[Extracted data entries]
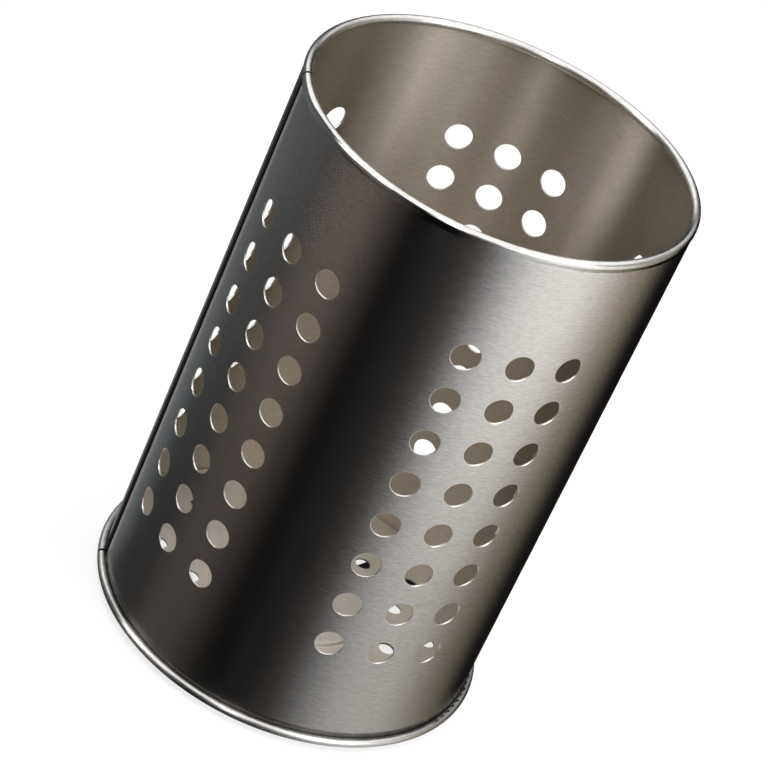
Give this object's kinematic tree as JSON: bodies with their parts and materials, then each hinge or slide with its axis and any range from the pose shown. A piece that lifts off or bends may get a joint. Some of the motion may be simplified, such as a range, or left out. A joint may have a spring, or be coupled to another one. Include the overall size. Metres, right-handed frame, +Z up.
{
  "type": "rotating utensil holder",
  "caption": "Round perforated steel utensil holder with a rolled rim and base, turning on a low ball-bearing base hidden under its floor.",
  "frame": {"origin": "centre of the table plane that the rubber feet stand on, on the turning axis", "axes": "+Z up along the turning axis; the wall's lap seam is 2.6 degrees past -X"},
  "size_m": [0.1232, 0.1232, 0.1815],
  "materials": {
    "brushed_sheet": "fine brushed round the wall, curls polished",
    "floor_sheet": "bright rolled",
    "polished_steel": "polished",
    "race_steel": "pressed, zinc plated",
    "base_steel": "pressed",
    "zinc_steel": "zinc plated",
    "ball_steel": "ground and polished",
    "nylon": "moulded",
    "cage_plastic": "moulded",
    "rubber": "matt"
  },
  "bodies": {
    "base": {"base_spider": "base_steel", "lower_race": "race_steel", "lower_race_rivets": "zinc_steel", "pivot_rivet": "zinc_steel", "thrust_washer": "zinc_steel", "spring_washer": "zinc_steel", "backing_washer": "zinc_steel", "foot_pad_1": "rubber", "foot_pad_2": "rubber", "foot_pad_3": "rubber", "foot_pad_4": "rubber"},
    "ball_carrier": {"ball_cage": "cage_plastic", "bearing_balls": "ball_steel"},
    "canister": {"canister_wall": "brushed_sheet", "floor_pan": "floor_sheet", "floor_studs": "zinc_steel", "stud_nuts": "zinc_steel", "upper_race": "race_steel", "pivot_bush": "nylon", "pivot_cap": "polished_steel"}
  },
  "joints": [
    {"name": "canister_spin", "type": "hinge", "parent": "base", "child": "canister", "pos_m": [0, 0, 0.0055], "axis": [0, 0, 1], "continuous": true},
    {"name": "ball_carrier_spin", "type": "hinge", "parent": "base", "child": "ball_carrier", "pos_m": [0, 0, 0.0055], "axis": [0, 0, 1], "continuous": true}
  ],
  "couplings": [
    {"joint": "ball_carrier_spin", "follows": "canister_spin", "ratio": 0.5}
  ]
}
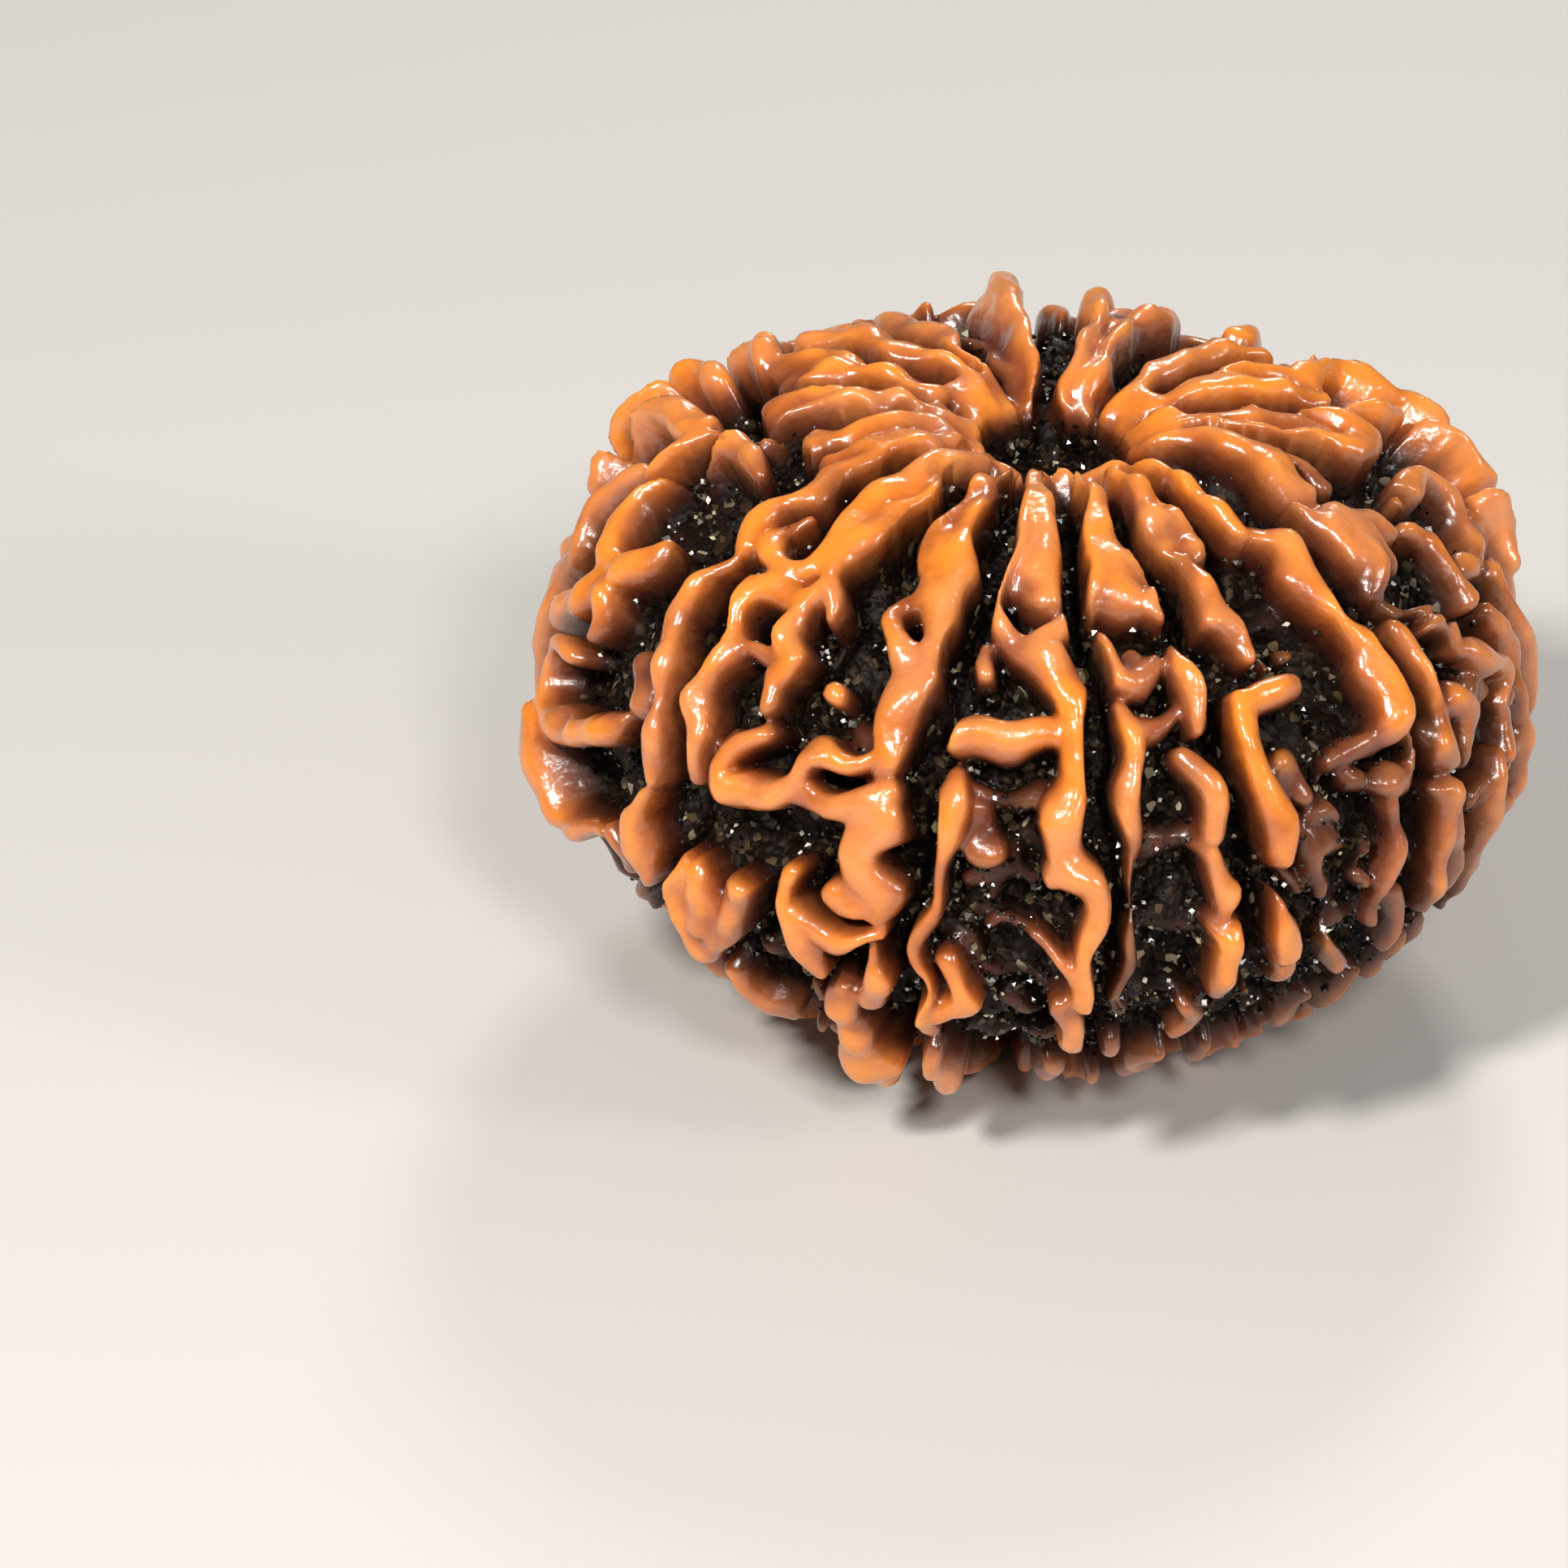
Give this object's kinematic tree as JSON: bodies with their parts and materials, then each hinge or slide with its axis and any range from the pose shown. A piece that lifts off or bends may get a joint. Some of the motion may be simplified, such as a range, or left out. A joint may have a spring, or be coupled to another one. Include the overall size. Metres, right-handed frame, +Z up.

= Requirement =
Write the data back out verbatim.

= Result of this task =
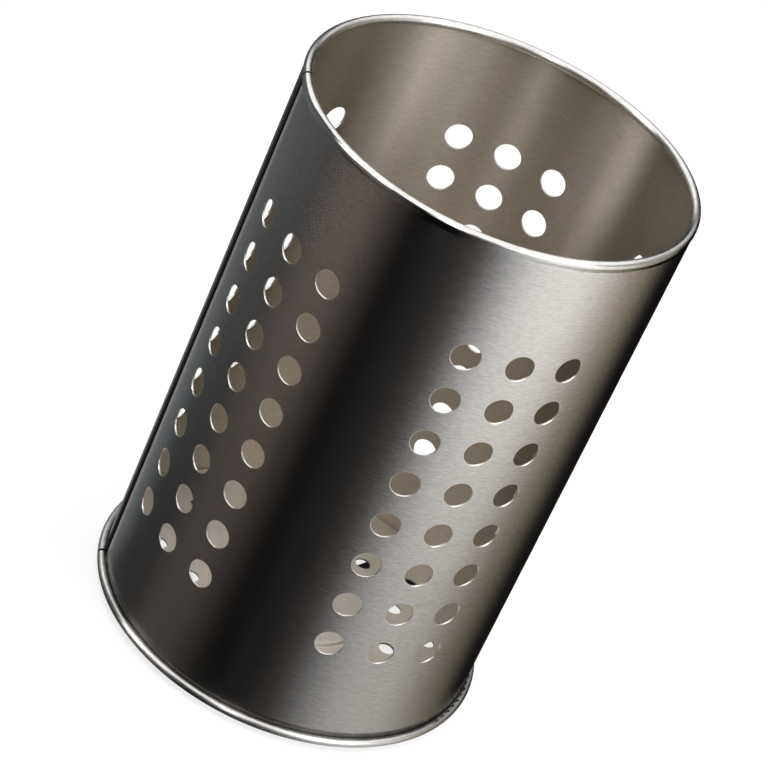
Give this object's kinematic tree as JSON: bodies with their parts and materials, then each hinge or slide with its axis and any range from the pose shown. A piece that lifts off or bends may get a joint. Some of the motion may be simplified, such as a range, or left out. A joint may have a spring, or be coupled to another one. Include the overall size. Metres, right-handed frame, +Z up.
{
  "type": "rotating utensil holder",
  "caption": "Round perforated steel utensil holder with a rolled rim and base, turning on a low ball-bearing base hidden under its floor.",
  "frame": {"origin": "centre of the table plane that the rubber feet stand on, on the turning axis", "axes": "+Z up along the turning axis; the wall's lap seam is 2.6 degrees past -X"},
  "size_m": [0.1232, 0.1232, 0.1815],
  "materials": {
    "brushed_sheet": "fine brushed round the wall, curls polished",
    "floor_sheet": "bright rolled",
    "polished_steel": "polished",
    "race_steel": "pressed, zinc plated",
    "base_steel": "pressed",
    "zinc_steel": "zinc plated",
    "ball_steel": "ground and polished",
    "nylon": "moulded",
    "cage_plastic": "moulded",
    "rubber": "matt"
  },
  "bodies": {
    "base": {"base_spider": "base_steel", "lower_race": "race_steel", "lower_race_rivets": "zinc_steel", "pivot_rivet": "zinc_steel", "thrust_washer": "zinc_steel", "spring_washer": "zinc_steel", "backing_washer": "zinc_steel", "foot_pad_1": "rubber", "foot_pad_2": "rubber", "foot_pad_3": "rubber", "foot_pad_4": "rubber"},
    "ball_carrier": {"ball_cage": "cage_plastic", "bearing_balls": "ball_steel"},
    "canister": {"canister_wall": "brushed_sheet", "floor_pan": "floor_sheet", "floor_studs": "zinc_steel", "stud_nuts": "zinc_steel", "upper_race": "race_steel", "pivot_bush": "nylon", "pivot_cap": "polished_steel"}
  },
  "joints": [
    {"name": "canister_spin", "type": "hinge", "parent": "base", "child": "canister", "pos_m": [0, 0, 0.0055], "axis": [0, 0, 1], "continuous": true},
    {"name": "ball_carrier_spin", "type": "hinge", "parent": "base", "child": "ball_carrier", "pos_m": [0, 0, 0.0055], "axis": [0, 0, 1], "continuous": true}
  ],
  "couplings": [
    {"joint": "ball_carrier_spin", "follows": "canister_spin", "ratio": 0.5}
  ]
}
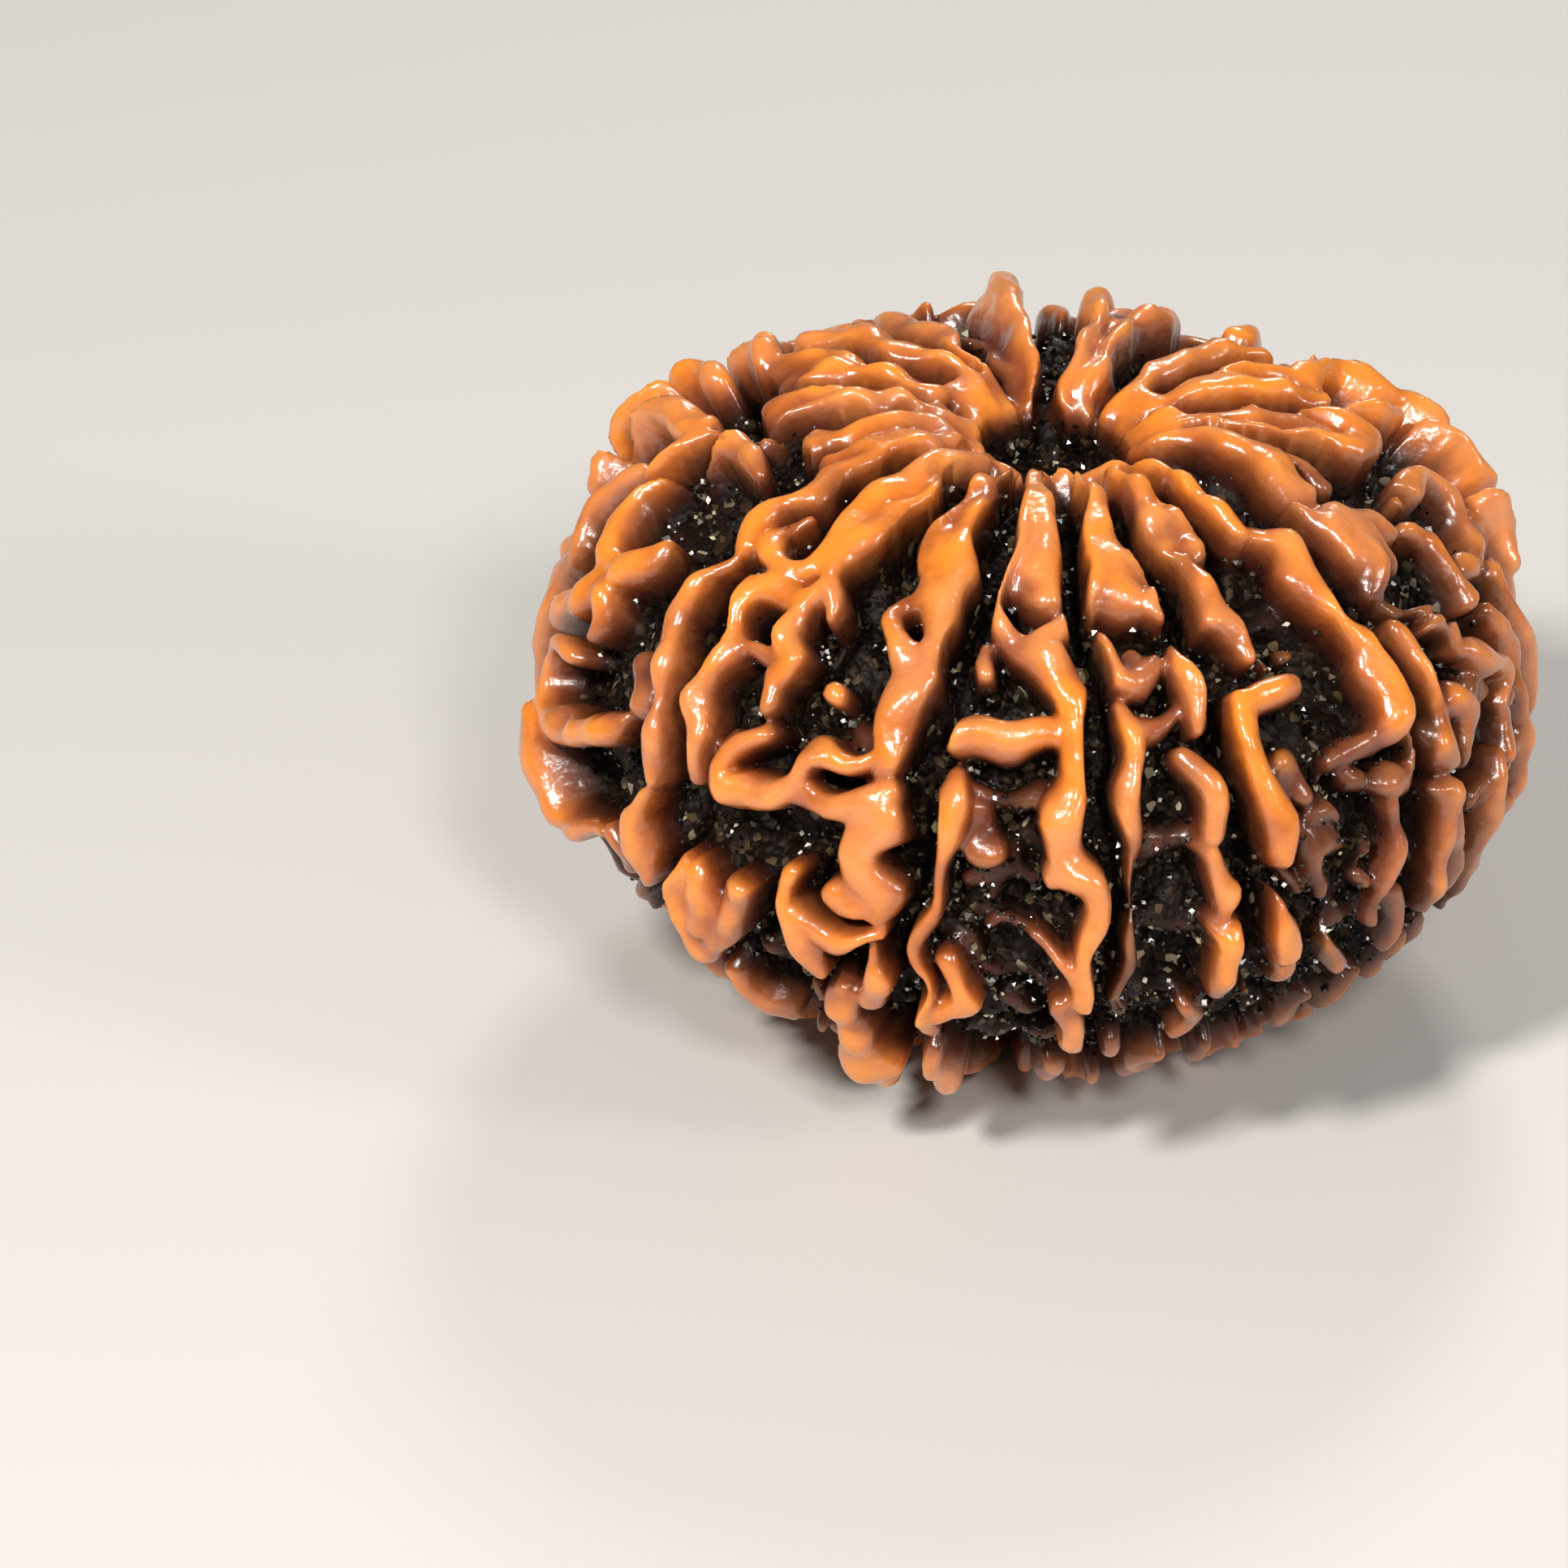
Give this object's kinematic tree as JSON: bodies with their parts and materials, then each hinge or slide with its axis and any range from the pose shown. A piece that lifts off or bends may get a joint. Some of the motion may be simplified, such as a range, or left out. A joint may have a spring, or be coupled to another one. Include the overall size. Metres, right-handed frame, +Z up.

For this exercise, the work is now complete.